The second pass "flattens" code by breaking up if-else chains, for example in this case it would generate something like

var m = 1;
if (a) {
  m = 0;
  f(a);
}
if (m && b) { 
  m = 0;
  f(b);
}
if (m && c) {
  m = 0;
  f(c);
}
if (m && d) {
  f(d);
}

The ifs are no longer nested, and form a straightline list of statements which is easier to process. However, we have added overhead here, both in terms of code size and in additional work that is done.

3. Outline code. Now that we minimized the number of local variables and made the code sufficiently flat to be easy to process, we recursively search the AST for straightline lists of statements where we can outline a particular range of them. When we find a suitable one (for details of the search, see the code), we outline it: create a new function, move the code into it, and add spill/unspill code on both sides to pass over the local variables (only the ones that are necessary, of course). A further issue to handle is to "forward" control flow changes, for example if we outlined a break then we basically forward that to the calling function and so forth. Then in the original function the code has been replaced with something like this:

HEAP[x] = 0; // clear control var
HEAP[x+4] = a; // spill 2 locals
HEAP[x+8] = b;
outlinedCode(); // do the call
b = HEAP[x+8];  // read 2 locals
c = HEAP[x+12];
if (HEAP[x] == 1) {
  continue; // forwarded continue
}

We spill some variables and read back some afterwards (note that they are not necessarily the same ones - here the outlined code does not modify a, so no need to read it). We also use a location in HEAP as a control flow helper variable, to tell us if the outlined code wants us to do, in this case, a continue.

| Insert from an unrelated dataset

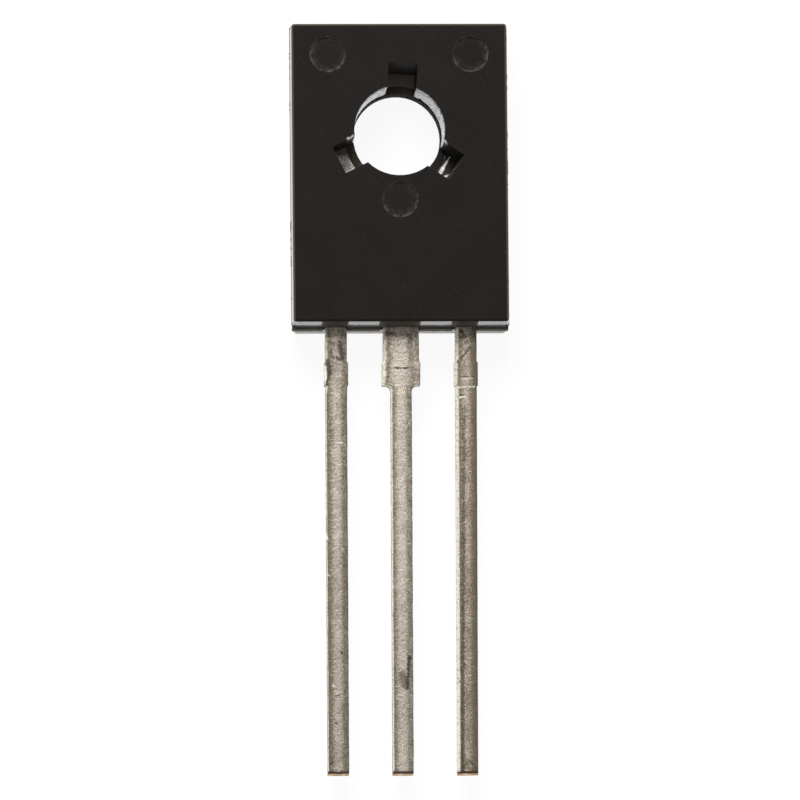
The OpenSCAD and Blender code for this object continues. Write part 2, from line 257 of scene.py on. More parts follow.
def epoxy_finish():
    """Black moulding compound: nearly black and matt on its flats, slick on the mould's walls.

    The slick skin is on walls that stand upright, outside and in the screw hole down to
    the plate. The clamp pockets, the torn rear of the hole and the strips over the leads
    stay matt. Over the colour go painted light and shade: a highlight on the ejector marks'
    paler rims, a glint on the bevels, a reflection on the hole's wall and the end wall and
    of the leads on the strips over them, and light lifting the shaded lining, pocket walls
    and ledges.
    """
    f = Finish("black_epoxy")
    x, y, z = f.along("X"), f.along("Y"), f.along("Z")
    from_axis = (x * x + y * y).math("SQRT")
    level = f.facing("Z").math("ABSOLUTE")
    cloud = f.noise(1.6, detail=4)
    grain = f.noise(0.035, detail=2)
    fine = f.noise(0.012, detail=1)

    # Where on the moulding: each is 1 in its place and 0 elsewhere.
    upright = f.ramp(level, 0.5, 0.85, 1.0, 0.0)
    outside = f.ramp(from_axis, INSIDE, OUTSIDE)
    end_wall = f.ramp(f.facing("Y"), -0.95, -0.85, 1.0, 0.0) * outside
    rear_end = end_wall * f.ramp(z, 1.3, 1.6, 0.4, 0.0)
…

Overall, while there is additional size and overhead here, with this approach we can replace a very large amount of code with just a function call to it plus some bookkeeping. As the graph above shows, in some benchmarks this can decrease compilation time very significantly.

To try this optimization in an emscripten-using project, just add   -s OUTLINING_LIMIT=N   to your compilation flags (during conversion of bitcode to JS), where N is a number.